Task brief:
Return, word for word, the lines from the line holding "supply_leads();" through the line holding "obj.parent = None". Include both end lines and no others.

══════════

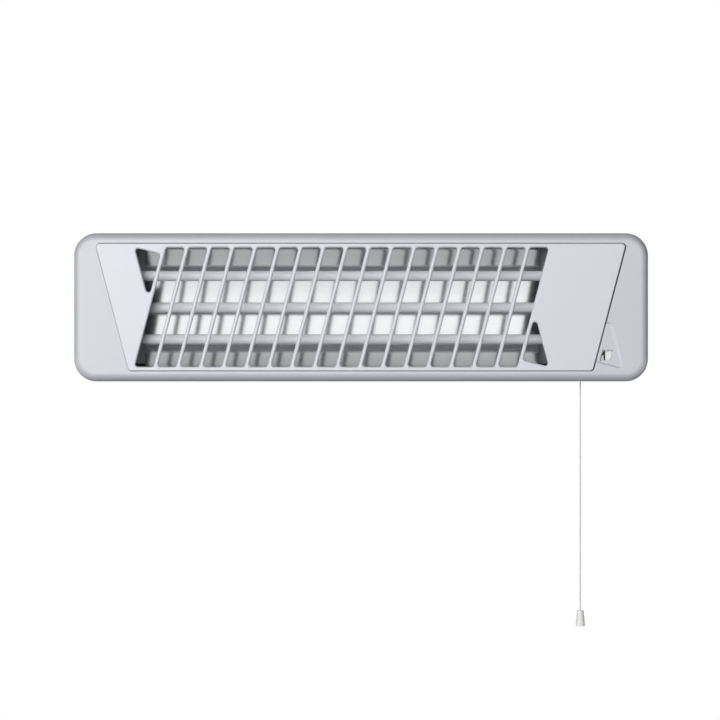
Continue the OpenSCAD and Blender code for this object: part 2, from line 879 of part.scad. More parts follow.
module common_lead() {
  x0 = grille_x - cap_end - tag_gap - tag_t / 2;
  y = front_y + common_depth;
  z0 = -tube_pitch - tag_w / 2;
  color(black)
    wire([[x0, tube_y, z0], [x0, tube_y, common_z], [x0, y, common_z], [common_x, y, common_z],
      [common_x, y, block_z], [block_x - block_w / 2, y, block_z]]);
}

module supply_leads() {
  color(black) for (i = [0, 2]) {
    y = rear_y - sheet_t - block_d / 2;
    wire([[pole_x(i), y, pole_z + pole_h], [pole_x(i), y, block_z - block_h / 2]]);
  }
}

module terminal_block() {
  color(white) difference() {
    translate([block_x - block_w / 2, rear_y - sheet_t - block_d, block_z - block_h / 2])
      cube([block_w, block_d, block_h]);
    for (i = [-1, 0, 1])
      bar_y(block_x + i * (block_pole + block_space), block_z, case_d - sheet_t - block_d - over,
        case_d - sheet_t - block_d / 2, block_pole / 2);
  }
}

module cable_gland() {
  color(dark) difference() {
    union() {
      bar_y(gland_x, gland_z, case_d - sheet_t - gland_nut_t - over, case_d + over / 2, gland_d / 2);
      translate([gland_x, rear_y + gland_hex_t, gland_z]) rotate([90, 0, 0])
        cylinder(d = gland_hex / cos(30), h = gland_hex_t, $fn = 6);
      translate([gland_x, rear_y + gland_hex_t, gland_z]) rotate([-90, 0, 0])
        cylinder(d1 = gland_dome_d, d2 = gland_d, h = gland_dome_l);
    }
    bar_y(gland_x, gland_z, case_d - sheet_t - gland_nut_t - 2 * over,
      case_d + gland_hex_t + gland_dome_l + over, gland_bore / 2);
  }
}

module gland_locknut() {
  color(dark) difference() {
    translate([gland_x, rear_y - sheet_t, gland_z]) rotate([90, 0, 0])
      cylinder(d = gland_hex / cos(30), h = gland_nut_t, $fn = 6);
    bar_y(gland_x, gland_z, case_d - sheet_t - gland_nut_t - over, case_d,
      gland_d / 2 + run_fit / 2);
  }
}

module cord_bush() {
  color(white) translate([cord_x, cord_y, outlet_z]) difference() {
    union() {
      cylinder(d = bush_d, h = bush_l);
      translate([0, 0, sheet_t]) cylinder(d = bush_rim_d, h = bush_rim_t);
    }
    translate([0, 0, -over]) cylinder(r = cord_d / 2 + bush_play, h = bush_l + 2 * over);
  }
}

module inner_cord() {
  start_z = hang_z + cord_d / 2 + fit;
  color(white) bar_z(cord_x, cord_y, start_z, stop_z - start_z, cord_d / 2);
}

module cord_stop() {
  color(steel) translate([cord_x, cord_y, stop_z]) difference() {
    sphere(d = stop_d);
    translate([0, 0, -stop_d]) cylinder(d = cord_d, h = stop_d);
  }
}

// Middle of the knot inside the bell
knot_z = bell_top_z - bell_h + knot_room - knot_d / 2;

module pull_cord() {
  color(white) {
    bar_z(cord_x, cord_y, knot_z, hang_z - knot_z, cord_d / 2);
    translate([cord_x, cord_y, hang_z]) sphere(d = cord_d);
  }
}

module cord_bell() {
  top = bell_top_d / 2;
  bore = cord_d / 2 + snug;
  room = knot_d / 2 + knot_space;
  color(white) translate([cord_x, cord_y, bell_top_z - bell_h]) rotate_extrude()
    difference() {
      polygon([[0, 0], [bell_d / 2, 0], [bell_mid_d / 2, bell_h - bell_step_h],
        [top, bell_h - bell_step_h], [top, bell_h - bell_round],
        [top - bell_round, bell_h], [0, bell_h]]);
      translate([-over, -over]) square([over + bore, bell_h + 2 * over]);
      translate([-over, -over]) square([over + room, over + knot_room + knot_space]);
    }
}

module cord_knot() {
  color(white) translate([cord_x, cord_y, knot_z]) difference() {
    sphere(d = knot_d);
    cylinder(d = cord_d, h = knot_d);
  }
}

wall_bracket();
pivot_bolts();
pivot_washers();
pivot_nuts();
swivel_yoke();
yoke_screws();
front_frame();
grille_panel();
rear_housing();
case_screws();
indicator_lens();
indicator_disc();
indicator_digits();
switch_spindle();
switch_lever();
switch_body();
switch_terminals();
reflector();
reflector_stays();
tube_carriers();
quartz_tube_top();
quartz_tube_middle();
quartz_tube_bottom();
heating_coils();
ceramic_caps();
cap_clips();
tube_studs();
stud_nuts();
link_strip();
tube_leads();
common_lead();
supply_leads();
terminal_block();
cable_gland();
gland_locknut();
cord_bush();
inner_cord();
cord_stop();
pull_cord();
cord_bell();
cord_knot();
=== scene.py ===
import json
import math

import bmesh
import bpy
from mathutils import Matrix, Vector

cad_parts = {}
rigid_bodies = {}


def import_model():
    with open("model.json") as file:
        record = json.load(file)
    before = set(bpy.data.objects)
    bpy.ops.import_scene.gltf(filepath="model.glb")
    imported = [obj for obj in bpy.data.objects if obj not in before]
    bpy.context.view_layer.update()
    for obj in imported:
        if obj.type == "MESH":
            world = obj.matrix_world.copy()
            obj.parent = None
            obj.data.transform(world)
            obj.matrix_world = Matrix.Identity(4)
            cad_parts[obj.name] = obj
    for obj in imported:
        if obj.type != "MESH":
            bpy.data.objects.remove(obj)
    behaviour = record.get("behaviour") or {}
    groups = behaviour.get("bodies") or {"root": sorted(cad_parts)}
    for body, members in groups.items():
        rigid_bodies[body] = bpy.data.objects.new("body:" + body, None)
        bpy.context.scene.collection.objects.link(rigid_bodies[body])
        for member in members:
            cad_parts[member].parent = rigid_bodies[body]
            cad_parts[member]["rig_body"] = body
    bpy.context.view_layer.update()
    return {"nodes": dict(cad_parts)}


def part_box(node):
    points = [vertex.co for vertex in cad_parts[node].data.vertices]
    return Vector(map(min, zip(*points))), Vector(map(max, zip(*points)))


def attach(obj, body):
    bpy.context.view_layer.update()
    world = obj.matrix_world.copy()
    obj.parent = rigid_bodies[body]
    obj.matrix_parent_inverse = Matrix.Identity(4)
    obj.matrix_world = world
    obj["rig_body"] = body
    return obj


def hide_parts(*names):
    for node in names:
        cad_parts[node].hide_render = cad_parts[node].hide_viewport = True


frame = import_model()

MM = 0.001
WELD = 0.01 * MM
scene = bpy.context.scene

# ---------------------------------------------------------------- camera
# The photograph is 720 pixels wide, and a pixel covers PIXEL on the casing's front face.
IMAGE = 720
PIXEL = 1.0415 * MM
EYE = 2150 * MM
EYE_X, EYE_Z = -1.15 * MM, -55.1 * MM
SENSOR = 36
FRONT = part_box("front_frame")[0].y

camera_data = bpy.data.cameras.new("camera")
camera_data.sensor_width = SENSOR
camera_data.lens = SENSOR * EYE / (IMAGE * PIXEL)
camera_data.clip_end = 50
camera = bpy.data.objects.new("camera", camera_data)
camera.location = (EYE_X, FRONT - EYE, EYE_Z)
camera.rotation_euler = (math.radians(90), 0, 0)
scene.collection.objects.link(camera)
scene.camera = camera
scene.view_settings.view_transform = "Standard"

# ---------------------------------------------------------------- pull cord's route
CORD_X, CORD_Y = 231 * MM, -94 * MM
CORD_TOP, CORD_END = -78.3 * MM, -331.1 * MM
CORD_D = 1.5 * MM
CORD_POINTS = 26
BELL_FOOT = -335.2 * MM


# ---------------------------------------------------------------- materials
# A noise texture's values lie mostly between these two
NOISE_LOW, NOISE_HIGH = 0.3, 0.7


def srgb(hex_code):
    """A written colour as the linear values that a shader takes."""
    parts = [int(hex_code[i:i + 2], 16) / 255 for i in (1, 3, 5)]
    return [c / 12.92 if c <= 0.04045 else ((c + 0.055) / 1.055) ** 2.4 for c in parts] + [1]


def add(tree, kind, inputs=(), **settings):
    """Adds a node with its settings.

    inputs gives each socket a value, or the output that feeds it.
    """
    node = tree.nodes.new("ShaderNode" + kind)
    for name, value in settings.items():
        setattr(node, name, value)
    for socket, value in dict(inputs).items():
        if isinstance(value, bpy.types.NodeSocket):
            tree.links.new(value, node.inputs[socket])
        else:
            node.inputs[socket].default_value = value
    return node


def material(name, colour, **sockets):
    """A material with these constants on its shader's own sockets, its tree and that shader."""
    made = bpy.data.materials.new(name)
    made.use_nodes = True
    shader = made.node_tree.nodes["Principled BSDF"]
    shader.inputs["Base Color"].default_value = srgb(colour)
    for socket, value in sockets.items():
        shader.inputs[socket.replace("_", " ")].default_value = value
    return made, made.node_tree, shader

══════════

Task result:
supply_leads();
terminal_block();
cable_gland();
gland_locknut();
cord_bush();
inner_cord();
cord_stop();
pull_cord();
cord_bell();
cord_knot();
=== scene.py ===
import json
import math

import bmesh
import bpy
from mathutils import Matrix, Vector

cad_parts = {}
rigid_bodies = {}


def import_model():
    with open("model.json") as file:
        record = json.load(file)
    before = set(bpy.data.objects)
    bpy.ops.import_scene.gltf(filepath="model.glb")
    imported = [obj for obj in bpy.data.objects if obj not in before]
    bpy.context.view_layer.update()
    for obj in imported:
        if obj.type == "MESH":
            world = obj.matrix_world.copy()
            obj.parent = None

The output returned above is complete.